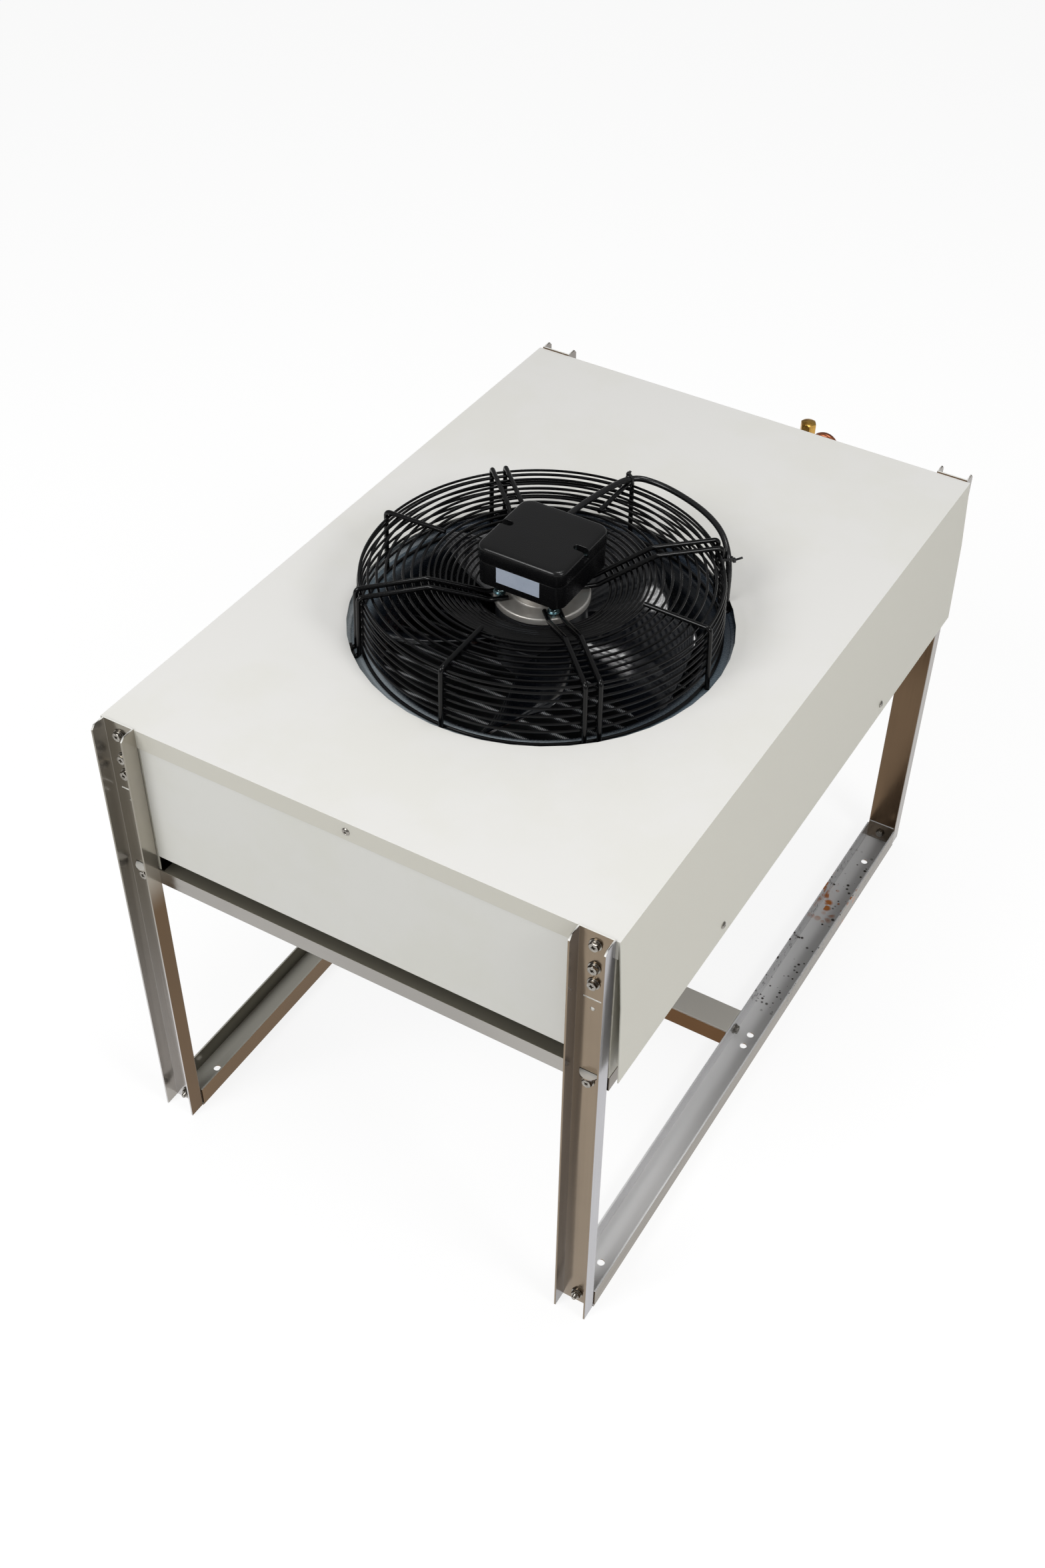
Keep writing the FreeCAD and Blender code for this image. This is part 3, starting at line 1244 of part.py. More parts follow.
def strap(spot, wire_way, route):
    """A cable tie round a guard wire at spot and the nearest stretch of the cable, square to
    the mean of their directions."""
    width, thick, play = number("tie_width"), number("tie_sheet"), number("tie_play")
    distance, spots, places = Part.Vertex(spot).distToShape(route)
    near = spots[0][1]
    edge, where = places[0][4], places[0][5]
    tangent = route.Edges[edge].tangentAt(where) if places[0][3] == "Edge" else wire_way
    normal = (wire_way + tangent).normalize()
    near = near - normal * (near - spot).dot(normal)
    across = normal.cross((near - spot).normalize())
    loops = []
    for grow in (play + thick, play):
        radius = number("cable_radius") + grow
        ends = [Part.makeCylinder(radius, width, foot - normal * (width / 2), normal)
                for foot in (spot, near)]
        corners = [foot + across * (radius * sign) - normal * (width / 2)
                   for foot, sign in ((spot, -1), (near, -1), (near, 1), (spot, 1), (spot, -1))]
        middle = Part.Face(Part.makePolygon(corners)).extrude(normal * width)
        loops.append(ends[0].fuse(ends[1]).fuse(middle).removeSplitter())
    return loops[0].cut(loops[1])


def build_cable(grommets):
    """Fan cable from the terminal box over the guard's rim, down outside it, through the
    wall ring and into a junction box on the right side of the frame."""
    fan = Vector(number("fan_x"), number("fan_y"), 0)
    radius = number("cable_radius")
    gland_r = number("gland_radius")
    gland = fan + Vector(number("gland_x"), number("box_side / 2"), number("gland_z"))
    body = Part.makeCylinder(gland_r, number("box_wall"), gland - Y_AXIS * number("box_wall"),
                             Y_AXIS)
    reach = number("gland_reach")
    body = body.fuse(hexagon(2.5 * gland_r, number("gland_nut"), gland, Y_AXIS))
    body = body.fuse(Part.makeCylinder(0.9 * gland_r, reach, gland, Y_AXIS))
    lead = Part.makeCylinder(radius, 4 * reach, gland - Y_AXIS * (2 * reach), Y_AXIS)
    node(made("Gland", body.cut(lead)), "cable_gland")

    def round_rim(degrees, reach, z):
        turn = math.radians(degrees)
        return fan + Vector(reach * math.cos(turn), reach * math.sin(turn), z)

    rest = number("guard_top + arm_radius + cable_radius + weld_play") + 0.25
    drop, angle = number("cable_drop_radius"), number("cable_drop_angle")
    box_x = number("frame_x - frame_sheet - junction_depth")
    inner = round_rim(angle, drop, 0)
    low = number("seat_z - junction_drop")
    points = [
        gland + Y_AXIS * -number("box_wall"), gland + Vector(0, 24, 0),
        gland + Vector(2, 62, -2), gland + Vector(9, 104, -3.5),
        round_rim(89.3, 199, rest + 0.8), round_rim(81, 209.5, rest - 3),
        round_rim(71, 211.5, rest - 4.5), round_rim(60, 212, rest - 4),
        round_rim(50.5, 212.3, rest - 6.5), round_rim(43.8, 210.8, rest - 17),
        round_rim(angle + 0.4, drop + 0.6, rest - 36), round_rim(angle, drop, rest - 59.65),
        round_rim(angle, drop, low + 27.5), inner + Vector(3, 0, low + 15.5),
        inner + Vector(10, 0, low + 6.5), inner + Vector(22, 0, low + 1.5),
        inner + Vector(38, 0, low), Vector(box_x, inner.y, low)]
    bends = []
    for before, corner, after in zip(points, points[1:], points[2:]):
        turn = (corner - before).getAngle(after - corner)
        short = min((corner - before).Length, (after - corner).Length)
        bends.append(min(0.45 * short / math.tan(max(turn, 0.01) / 2), 400))
    print("cable radii", [round(bend) for bend in bends])
    route = path(points, bends)
    node(made("Cable", swept(route, radius)), "fan_cable")

    end = points[-1]
    side, tall, deep = number("junction_side"), number("junction_height"), number("junction_depth")
    wall = number("box_wall")
    shell = Part.makeBox(deep, side, tall, Vector(box_x, end.y - side / 2, end.z - tall / 2))
    shell = shell.cut(Part.makeBox(deep - 2 * wall, side - 2 * wall, tall - 2 * wall,
                                   Vector(box_x + wall, end.y - side / 2 + wall,
                                          end.z - tall / 2 + wall)))
    node(made("JunctionBox", shell), "junction_box")

    hole = round_rim(angle, drop, number("seat_z - ring_sheet / 2"))
    rubber, lip = number("grommet_wall"), number("grommet_lip")
    length, lip_length = number("grommet_length"), number("grommet_lip_length")
    plug = tube(radius + rubber, rubber, hole - Z_AXIS * (length / 2), Z_AXIS, length)
    for z in (-number("ring_sheet") / 2 - lip_length, number("ring_sheet") / 2):
        plug = plug.fuse(tube(radius + rubber + lip, rubber + lip, hole + Z_AXIS * z, Z_AXIS,
                              lip_length))
    node(made("Grommets", Part.makeCompound([*grommets, plug])), "grommets")

    step = number("wire_radius + arm_radius")
    between = number("guard_radius - (3 * wire_radius + ring_pitch) / 2 - arm_radius")
    rib_spot = round_rim(90, between, number("guard_top"))
    pair_z = number("guard_top - side_start - side_pitch / 2") - step
    pair_spot = fan + Rotation(Z_AXIS, 45).multVec(
        Vector(number("guard_radius"), -number("arm_spacing") / 2, pair_z))
    straps = [strap(rib_spot, Y_AXIS, route), strap(pair_spot, Z_AXIS * -1, route)]
    node(made("Ties", Part.makeCompound(straps)), "cable_ties")


def build_fasteners(lid_screws):
    """Bolts and screws, grouped by what they hold; the lid's screws join the motor's bolts."""
    half = number("case_length / 2")
    leg_x, leg_sheet = number("leg_x"), number("leg_sheet")
    length = number("bolt_length")
    out = {-1: Y_AXIS * -1, 1: Y_AXIS}
    side_lift = number("side_screw_lift")
    leg_bolts, foot_bolts, cross_bolts, side_screws, end_screws = [], [], [], [], []
    for end, sign_y, out_y in ENDS:
        face = sign_y * (half + leg_sheet)
        for side, sign_x, out_x in SIDES:
            x = sign_x * leg_x
            for drop in ("leg_bolt_drop", "leg_bolt_middle", "leg_bolt_low"):
                leg_bolts.append(bolt(Vector(x, face, number("case_top - " + drop)),
                                      out[sign_y], length))
            leg_bolts.append(bolt(Vector(x, face, number("bar_bolt_z")), out[sign_y], length))
            grip = leg_sheet + number("rail_sheet")
            foot_bolts.append(bolt(Vector(x, face, number("foot_bolt_z")), out[sign_y], grip,
                                   with_nut=True))
            wall = X_AXIS * sign_x
            height = number("case_top - side_depth + side_screw_rise")
            lean = number("case_width / 2 + side_flare - (side_flare - side_bow)"
                          " * side_screw_rise / (side_depth - side_bow_drop)")
            side_screws.append(round_screw(
                Vector(sign_x * (lean + side_lift), sign_y * number("side_screw_y"), height), wall,
                lean - number("frame_x - 2 * frame_sheet")))
        spot = Vector(0, sign_y * half, number("case_top - flange_depth / 2"))
        end_screws.append(round_screw(spot, out[sign_y], number("screw_length")))
    for side, sign_x, out_x in SIDES:
        wall = X_AXIS * sign_x
        seat = Vector(sign_x * number("leg_x - rail_width / 2 + rail_sheet"), number("cross_y"),
                      number("rail_height / 2"))
        cross_bolts.append(bolt(seat, wall, number("2 * rail_sheet")))
    top = number("case_top - cover_sheet - ring_sheet - frame_sheet")
    plate_screws = []
    for end, sign_y, out_y in ENDS:
        for side, sign_x, out_x in SIDES:
            spot = Vector(number(f"fan_x + {sign_x} * beam_half"),
                          number(f"fan_y + {sign_y} * beam_half"), top)
            plate_screws.append(round_screw(spot, Z_AXIS * -1, number("2 * frame_sheet")))
    fan = Vector(number("fan_x"), number("fan_y"), 0)
    arm_top = number("motor_face + 2 * (arm_radius + weld_play)")
    motor_screws = list(lid_screws)
    reach = number("motor_radius - motor_screw_inset")
    for i in range(4):
        turn = math.radians(45 + 90 * i)
        spot = fan + Vector(reach * math.cos(turn), reach * math.sin(turn), arm_top)
        motor_screws.append(bolt(spot, Z_AXIS, number("2 * arm_radius + weld_play")))
    for label, shapes in (("leg_bolts", leg_bolts), ("base_bolts", foot_bolts + cross_bolts),
                          ("cover_screws", side_screws + end_screws),
                          ("fan_plate_screws", plate_screws), ("motor_screws", motor_screws)):
        node(made(label.title().replace("_", ""), Part.makeCompound(shapes)), label)


build_cover()
for end_name, sign_end, toward_end in ENDS:
    build_panel(end_name, sign_end, toward_end)
    build_crossbar(end_name, sign_end, toward_end)
    build_fan_beam(end_name, sign_end)
    for side_name, sign_side, toward_side in SIDES:
        build_leg(end_name, sign_end, side_name, sign_side)
for side_name, sign_side, toward_side in SIDES:
    build_rail(side_name, sign_side)
    build_side_frame(side_name, sign_side)
build_cross_member()
build_coil()
pipe_grommets = build_pipes()
build_valve()
build_wall_ring()
build_guard()
build_motor()
build_blades()
box_screws = build_terminal_box()
build_cable(pipe_grommets)
build_fasteners(box_screws)
doc.recompute()

faults = [f"{item.Name}: {item.State}" for item in doc.Objects
          if "Invalid" in item.State or "Error" in item.State]
for item in nodes:
    shape = item.Shape
    if shape.isNull() or not shape.isValid() or not shape.Solids:
        faults.append(item.Label + ": shape")
if faults:
    raise SystemExit("faults: " + "; ".join(faults))
for item in nodes:
    item.Shape.exportStep(f"parts/{item.Label}.step")
print(len(nodes), "nodes", sum(len(item.Shape.Solids) for item in nodes), "solids")
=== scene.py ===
"""Looks of a remote condenser: a painted casing on stainless channel legs, one axial fan under
a black wire guard, a finned coil below it.

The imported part's frame: +Z up, the origin on the floor below the casing's centre, +Y the back
with the pipe ends, +X the right side. Shapes are written in millimetres and become metres where
MM stands; camera, lamps and finishes are written in metres."""
from contextlib import contextmanager
import json
import math

import bmesh
import bpy
import numpy as np
from mathutils import Matrix, Vector


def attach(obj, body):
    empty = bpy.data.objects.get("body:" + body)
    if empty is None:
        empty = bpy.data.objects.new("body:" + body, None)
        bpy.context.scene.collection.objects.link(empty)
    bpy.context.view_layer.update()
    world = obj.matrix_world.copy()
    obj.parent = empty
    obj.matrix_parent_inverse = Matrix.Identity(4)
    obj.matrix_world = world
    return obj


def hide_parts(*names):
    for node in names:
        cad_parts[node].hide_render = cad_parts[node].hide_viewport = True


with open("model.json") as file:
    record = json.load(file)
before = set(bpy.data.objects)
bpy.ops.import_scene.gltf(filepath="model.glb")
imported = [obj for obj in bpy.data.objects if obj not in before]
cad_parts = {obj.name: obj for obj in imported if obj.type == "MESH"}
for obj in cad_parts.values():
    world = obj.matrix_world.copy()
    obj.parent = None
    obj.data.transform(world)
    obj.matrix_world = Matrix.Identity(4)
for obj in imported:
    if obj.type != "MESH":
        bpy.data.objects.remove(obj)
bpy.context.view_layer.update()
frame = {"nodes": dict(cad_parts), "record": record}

MM = 0.001
MICRON = 0.000001
TAU = 2 * math.pi
X_WAY, Y_WAY, Z_WAY = np.eye(3)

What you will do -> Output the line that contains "item in doc.Objects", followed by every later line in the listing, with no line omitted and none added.

Response below ->
faults = [f"{item.Name}: {item.State}" for item in doc.Objects
          if "Invalid" in item.State or "Error" in item.State]
for item in nodes:
    shape = item.Shape
    if shape.isNull() or not shape.isValid() or not shape.Solids:
        faults.append(item.Label + ": shape")
if faults:
    raise SystemExit("faults: " + "; ".join(faults))
for item in nodes:
    item.Shape.exportStep(f"parts/{item.Label}.step")
print(len(nodes), "nodes", sum(len(item.Shape.Solids) for item in nodes), "solids")
=== scene.py ===
"""Looks of a remote condenser: a painted casing on stainless channel legs, one axial fan under
a black wire guard, a finned coil below it.

The imported part's frame: +Z up, the origin on the floor below the casing's centre, +Y the back
with the pipe ends, +X the right side. Shapes are written in millimetres and become metres where
MM stands; camera, lamps and finishes are written in metres."""
from contextlib import contextmanager
import json
import math

import bmesh
import bpy
import numpy as np
from mathutils import Matrix, Vector


def attach(obj, body):
    empty = bpy.data.objects.get("body:" + body)
    if empty is None:
        empty = bpy.data.objects.new("body:" + body, None)
        bpy.context.scene.collection.objects.link(empty)
    bpy.context.view_layer.update()
    world = obj.matrix_world.copy()
    obj.parent = empty
    obj.matrix_parent_inverse = Matrix.Identity(4)
    obj.matrix_world = world
    return obj


def hide_parts(*names):
    for node in names:
        cad_parts[node].hide_render = cad_parts[node].hide_viewport = True


with open("model.json") as file:
    record = json.load(file)
before = set(bpy.data.objects)
bpy.ops.import_scene.gltf(filepath="model.glb")
imported = [obj for obj in bpy.data.objects if obj not in before]
cad_parts = {obj.name: obj for obj in imported if obj.type == "MESH"}
for obj in cad_parts.values():
    world = obj.matrix_world.copy()
    obj.parent = None
    obj.data.transform(world)
    obj.matrix_world = Matrix.Identity(4)
for obj in imported:
    if obj.type != "MESH":
        bpy.data.objects.remove(obj)
bpy.context.view_layer.update()
frame = {"nodes": dict(cad_parts), "record": record}

MM = 0.001
MICRON = 0.000001
TAU = 2 * math.pi
X_WAY, Y_WAY, Z_WAY = np.eye(3)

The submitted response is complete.